The reinsurer Munich Re reported last month that the first half of 2010 set a loss record for natural disasters; overall it estimates that the number of extreme weather events like windstorms and floods have tripled since 1980, and is expected to grow with warming.

That could be especially true for extreme flooding. The Intergovernmental Panel on Climate Change has said that warming is, on the whole, likely to increase intense rain and snowfall, leading to more catastrophic floods like the ones we’re seeing in Pakistan. Warmer temperatures will also mean that colder or high-elevation areas that once received most of their precipitation in snow will get more of it in rainfall—and if the people and the land are ill-equipped to deal with heavy rain, that shift can also lead to more floods as well.

In India, that’s exactly what appears to be happening to the Himalayan town of Leh, which has been inundated by flash floods that have killed more than 160 people. I’ve visited this remote and beautiful settlement twice: once for a holiday, and last year for a story on the impact of climate change on the Himalayas. There’s a saying about this Buddhist outpost, home to many refugees from nearby Tibet: “the passes are so high and the land is so barren, only a dear friend or a serious enemy will reach here.” A cold desert, it receives less than 5 in. of precipitation a year—most of it in snow—so when the area is hit by a sudden extreme storm, the nearby Indus River swells and swallows roads, villages and monasteries. When I visited Leh last years, town officials told me that it was snowing less and raining more—already a problem, given the area’s dependence on meltwater for irrigation. (The snowpack of the Sierra Nevada mountains, which helps feed California, is also dwindling.) Now Leh—already poor—will need to recover from a true catastrophe.
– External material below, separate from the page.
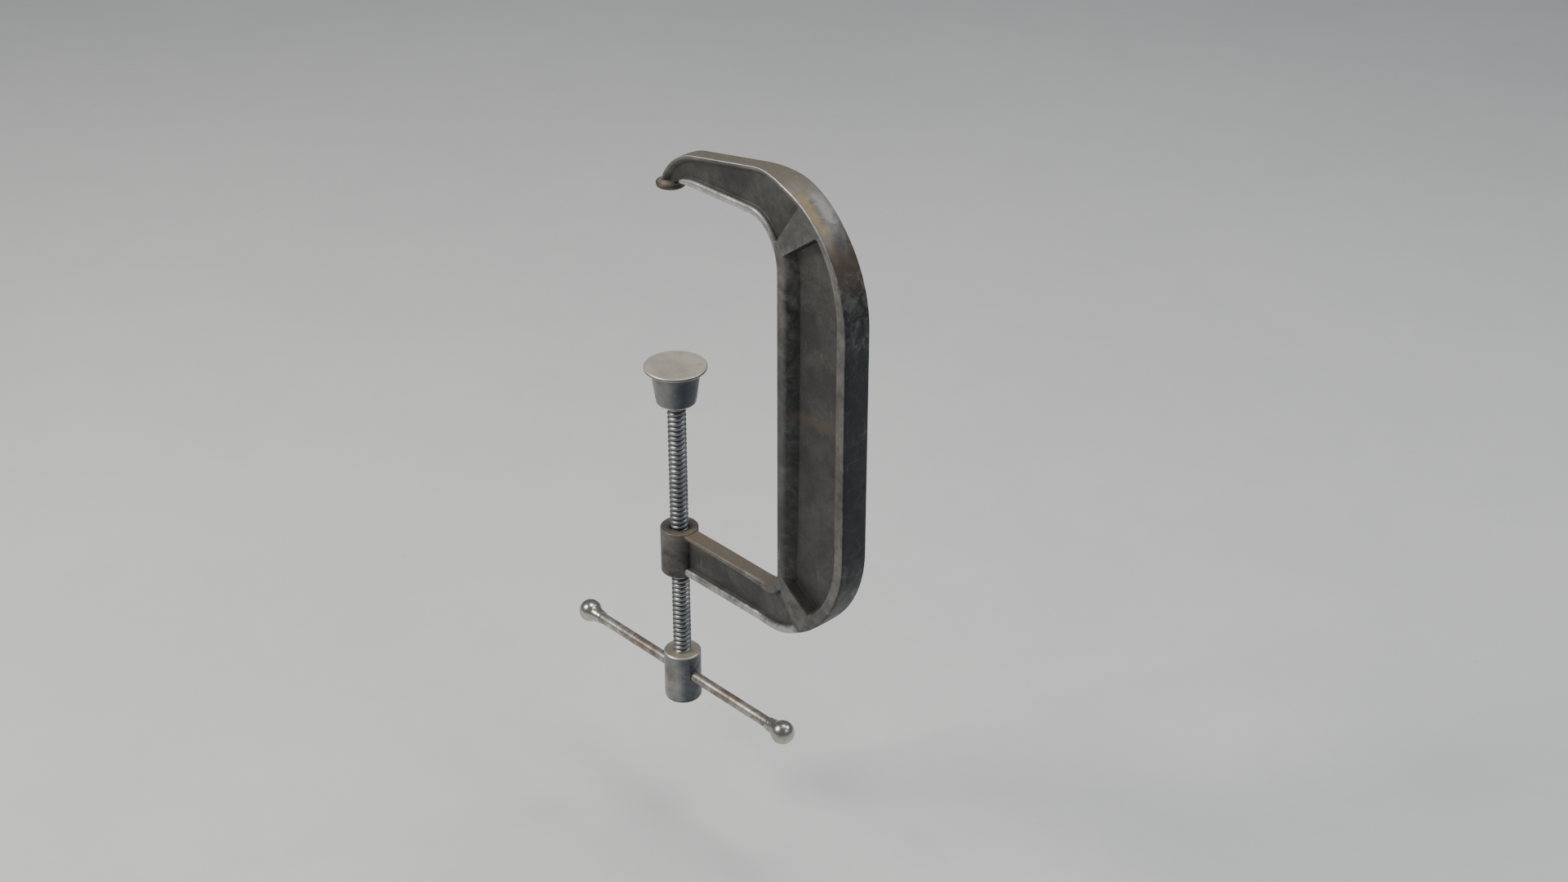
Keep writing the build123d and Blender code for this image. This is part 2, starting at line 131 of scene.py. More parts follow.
def welded(points: np.ndarray, faces: np.ndarray, values: dict) -> Skin:
    """Joins points that lie in one place and drops the faces that vanish, then turns the faces outwards.

    Args:
        points: the points in mm, (n, 3).
        faces: quads as point numbers, (m, 4).
        values: named values at the points.

    Returns:
        The closed skin.
    """
    keys = np.round(points / WELD).astype(np.int64)
    _, first, place = np.unique(keys, axis=0, return_index=True, return_inverse=True)
    place = place.reshape(-1)
    quads = place[faces]
    same = quads == np.roll(quads, -1, axis=1)
    whole = quads[~same.any(axis=1)]
    kept = whole[(whole[:, 0] != whole[:, 2]) & (whole[:, 1] != whole[:, 3])].tolist()
    once = same.sum(axis=1) == 1
    triangles = quads[once][~same[once]].reshape(-1, 3)
    proper = (triangles != np.roll(triangles, -1, axis=1)).all(axis=1)
    kept.extend(triangles[proper].tolist())
    points = points[first]
    if volume(points, kept) < 0.0:
        kept = [face[::-1] for face in kept]
    return Skin(points, kept, {name: value[first] for name, value in values.items()})


def grid_faces(rows: int, columns: int) -> np.ndarray:
    """The quads of a grid of rows by columns points, numbered along the rows.

    Args:
        rows: rows of points.
        columns: points in a row.

    Returns:
        The quads, (n, 4).
    """
    number = np.arange(rows * columns).reshape(rows, columns)
    corners = (number[:-1, :-1], number[1:, :-1], number[1:, 1:], number[:-1, 1:])
    return np.stack(corners, axis=-1).reshape(-1, 4)


def sheet_skin(grid: np.ndarray, values: dict | None = None) -> Skin:
    """A skin from a grid of points, (rows, columns, 3), whose seams and poles meet and are welded.

    Args:
        grid: the points.
        values: named values at the points, (rows, columns).

    Returns:
        The closed skin.
    """
    rows, columns = grid.shape[:2]
    flat = {name: value.reshape(-1) for name, value in (values or {}).items()}
    return welded(grid.reshape(-1, 3), grid_faces(rows, columns), flat)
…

It’s all part of what Thomas Friedman has called “global weirding“—the weather gets strange and unpredictable, with the extremes getting more extreme. And unpredictability can kill—cities and countries are forced to deal with natural disasters on a scale they’ve never had to before, no longer able to look to the past for a reasonable expectation of what the future will be. We’ll need to get better at adapting to disasters—even poor countries can provide some protection, as Bangladesh has shown by fortifying itself against sea-level rise. But the heartbreaking Asian floods should be one more reminder of the need to put the world on a path to lower carbon emissions—before the weather reaches extremes that no one can handle.

Update: The science policy expert Roger A. Pielke, Jr. criticizes me on his blog for using the “suffering of brown people in places far away as poster children” for the political battle here over climate change policy, and notes that:

These people are not evidence about what might happen in the future — they are real people suffering today.  The heartbreaking Asian floods should be one more reminder that the world is full of vulnerabilities today and there are things that we can do today to make a difference.

As I wrote to him, my post notes first the impact today that poverty, lack of governance and lack of preparation have on the death tolls and destruction in a natural disaster—poverty kills, and turns what would might be a moderate quake in a rich nation into the death of 300,000 in Haiti. And that means that any carbon mitigation policy of course needs to take economic growth into account—carbon cuts that bankrupt the world, and especially the more vulnerable developing world, would do more harm than good. (It also means that it would be scandalous for rich nations to take climate adaption funds out of existing foreign aid—yet that’s exactly what may happen.) But that fact hardly seems to preclude the need to reduce carbon emissions over the long-term in order to reduce that disaster multiplier that climate change may bring. That’s the world is full of suffering today doesn’t mean we don’t have to plan for tomorrow.

Still, reducing carbon emissions tomorrow won’t help flood victims right now. That takes money—donating to relief groups like Oxfam International or Caritas India, which are already working on the ground now, would go a long way.